In his recent paper on the subject, entitled ‘ETFs – what’s in a name? For European ETFs, a lot of confusion’, Barriball explains: “The name should say it all ‘Exchange Traded Fund’. You would reasonably expect that a fund describing itself as an Exchange Traded Fund would do just that – trade on exchange. The reality in Europe is quite different. Best estimates of European trading are that 50-70 per cent of all ETF trading is off exchange on an OTC basis. One could therefore argue that ETFs fail to live up to their name.”
 
And this matters, Barriball says because the US and the European ETF markets are quite different. “The US market is broadly characterised by a high level of on exchange liquidity with ETFs accounting for approximately 30 per cent of total equity market turnover. US ETFs are listed in a single currency, covered by one set of regulations and cleared in a single depository. In addition ETF usage is predominantly a retail tool with retail turnover accounting for as much as 70 per cent of turnover.

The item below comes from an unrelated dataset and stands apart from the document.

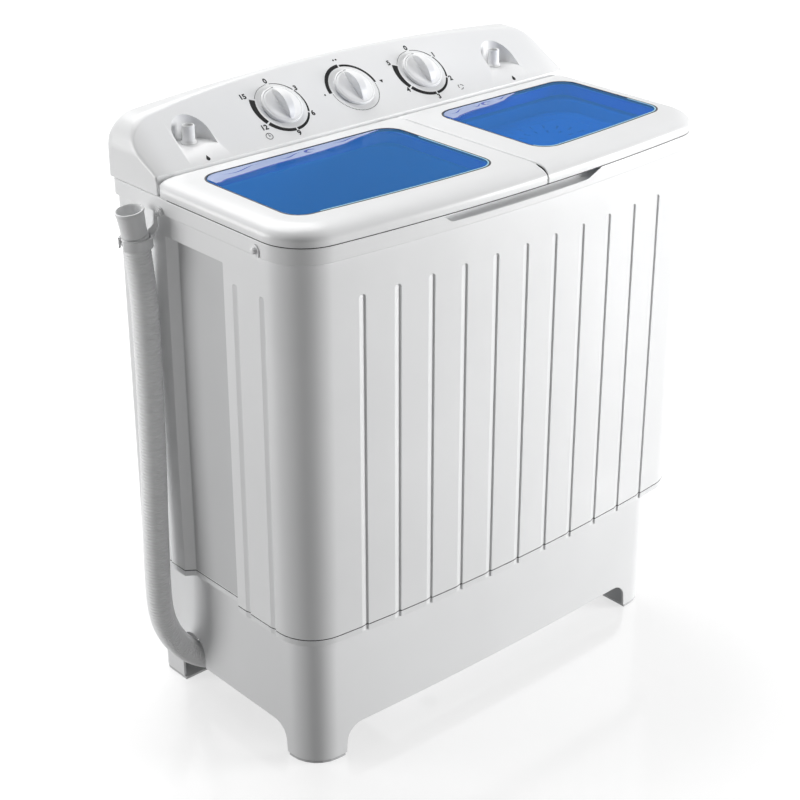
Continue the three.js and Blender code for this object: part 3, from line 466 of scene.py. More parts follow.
def side_place(x=0.0):
    """From (Y, Z, along X) outlines to a plate standing at a given X."""
    return Matrix(((0, 0, 1, x), (1, 0, 0, 0), (0, 1, 0, 0), (0, 0, 0, 1)))


def shift(obj, x, y):
    """Moves an object's points in its own plane, in millimetres."""
    obj.data.transform(Matrix.Translation(Vector((x, y, 0)) * MM))
    return obj


def settle(obj):
    """Replaces an object's mesh by what its modifiers make of it."""
    seen = obj.evaluated_get(bpy.context.evaluated_depsgraph_get())
    mesh = bpy.data.meshes.new_from_object(seen)
    obj.modifiers.clear()
    obj.data = mesh
    return obj


def carve(obj, cutter, how="DIFFERENCE"):
    """Cuts, joins or intersects an object with another, which is used up."""
    step = obj.modifiers.new("cut", "BOOLEAN")
    step.operation = how
    step.solver = "EXACT"
    step.object = cutter
    settle(obj)
    bpy.data.objects.remove(cutter)
    clean(obj)
    return obj


def gather(name, objects):
    """One object from several, each kept as its own shell."""
    work = bmesh.new()
    for obj in objects:
        work.from_mesh(obj.data)
        bpy.data.objects.remove(obj)
    mesh = bpy.data.meshes.new(name)
    work.to_mesh(mesh)
    work.free()
    return linked(name, mesh)


def bevel(obj, width, segments=2, angle=40):
    """Rounds an object's sharp edges."""
    step = obj.modifiers.new("round", "BEVEL")
    step.width = width * MM
    step.segments = segments
    step.limit_method = "ANGLE"
    step.angle_limit = math.radians(angle)
    return obj


def piece(obj, look, body="casing", stands_for=(), sharp=32, flats=True):
    """Gives a finished object its shading, material, body and the CAD nodes it stands for."""
    obj.data.materials.clear()
    obj.data.materials.append(look)
    obj.data.shade_smooth()
    obj.data.set_sharp_from_angle(angle=math.radians(sharp))
    if flats:
        step = obj.modifiers.new("flats", "WEIGHTED_NORMAL")
        step.keep_sharp = True
    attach(obj, body)
    if stands_for:
        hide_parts(*stands_for)
    return obj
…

"The European picture is quite different. ETFs are typically listed on multiple exchanges, sometimes in more than once currency and settled across the different domestic settlement systems of each market. ETFs are generally an institutional tool with institutional activity accounting for as much as 70 per cent of trading. The structure in Europe creates a highly fragmented liquidity pool where it is costly and time consuming to move inventory from one settlement depository to another. This creates wider spreads and a lack of on screen liquidity. This lack of liquidity drives dealers to source block liquidity away from the exchange via an OTC broker.”   
 
For Barriball, a lack of on exchange liquidity is a significant barrier to trading. “Currently, regulators do not require details of ETF trades to be reported although the LSE does demand that member firms report trades and MiFID II will rightly make this standard practice. This lack of trade reporting creates a lack of price discovery and transparency, as a significant part of ETF traded volume goes unreported. This lack of on exchange volume and transparency is a significant barrier to investor engagement. Retail investors are unlikely to be aware of the workings of the OTC market and even institutional investors are put off using ETFs as the lack of price transparency makes it a significant challenge to understand trading costs. The end result is that a lack of on exchange liquidity is holding back the growth of the European ETF market.”           
 
“Lots of clients who need to trade ETFs are forced down the off-exchange OTC route because of the lack of on-exchange liquidity,” Barriball says. “When you put in a request for prices through a platform, it’s possible to get over reliant on that and deal there and then rather than considering the liquidity dynamics of that product.”
 
 
Barriball predicts that the decision making process of where to trade ETFs in Europe will become vastly more complex over time as regulatory developments such as Mifid II and fragmentation from the proliferation of exchange-based RFQ platforms will also affect traders going forward.